Nen follows nen, each passing away moment by moment. In ancient times, before scientific research had begun, this knowledge could be attained only through Zen practice, in which the different sorts of nen-actions are clearly perceived.


Roshi Pat Enkyo O’Hara’s Commentary From Her Dharma Talk at Upaya, November 30, 2011

The  question that the monk is asking is associative. He appears to be asking about some obscure Buddhist teaching, but he’s really asking a different question. Because in the Zen tradition, when you have some insight, some sartori, some clarity, you are in a sense like a newborn baby. So he’s asking the question, “Does a newborn baby have discriminative thinking? Does a newborn baby think and plan? In other words, do I still do that if I have insight? And the answer is so beautiful! “It’s like tossing a ball on swiftly flowing water.” So yes, there’s discrimination, there’s thought processes, but it’s not attached. It’s presence to everything in each moment, and it’s the second person who explains it even better: “Moment to moment, nonstop flow.” If we can offer that kind of presence to our self and really know where we are in each moment, we can offer it to others.


Rothenberg’s Verse

A Newborn Baby

Is a newborn baby able to see?

Like throwing a ball onto swift-running water

Even a kingfisher cannot impale it.

Whose baby is he talking about?

Mountains still mountains, rivers always rivers.

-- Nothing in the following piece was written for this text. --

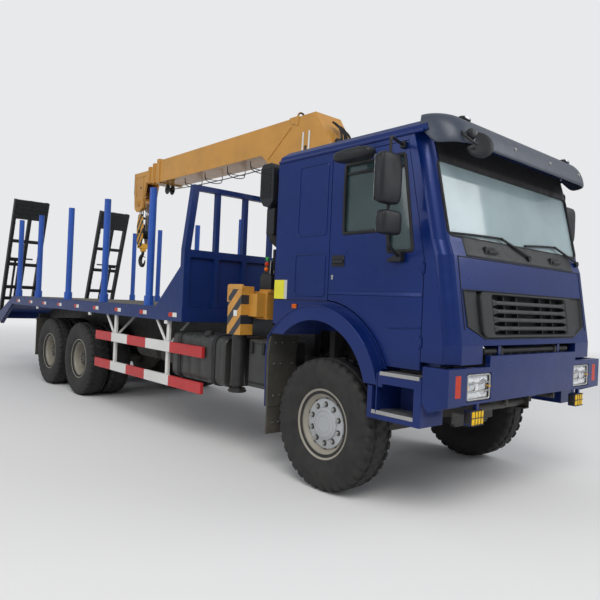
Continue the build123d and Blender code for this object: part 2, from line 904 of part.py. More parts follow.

He blurs all senses to one.

He uses no tools.

He covers everything deft as the sky.

He moves like the sun and the moon, never stopping.

In the midst of a stagnant haze, he is able to act.

Moment to moment, unstoppable flow.

If I call baby the path, you would misconstrue;

Consistently babbling from beginning to end.

Drifting away, you’ll grow up blind.


Hotetsu’s Verse

There’s a babe inside the adult,

Overlaid with learning, skills, delusions.

There’s no going back, and what is going forward?

This, then this, then this . . . Watch and see!

“Not by your will is the house carried through the night.”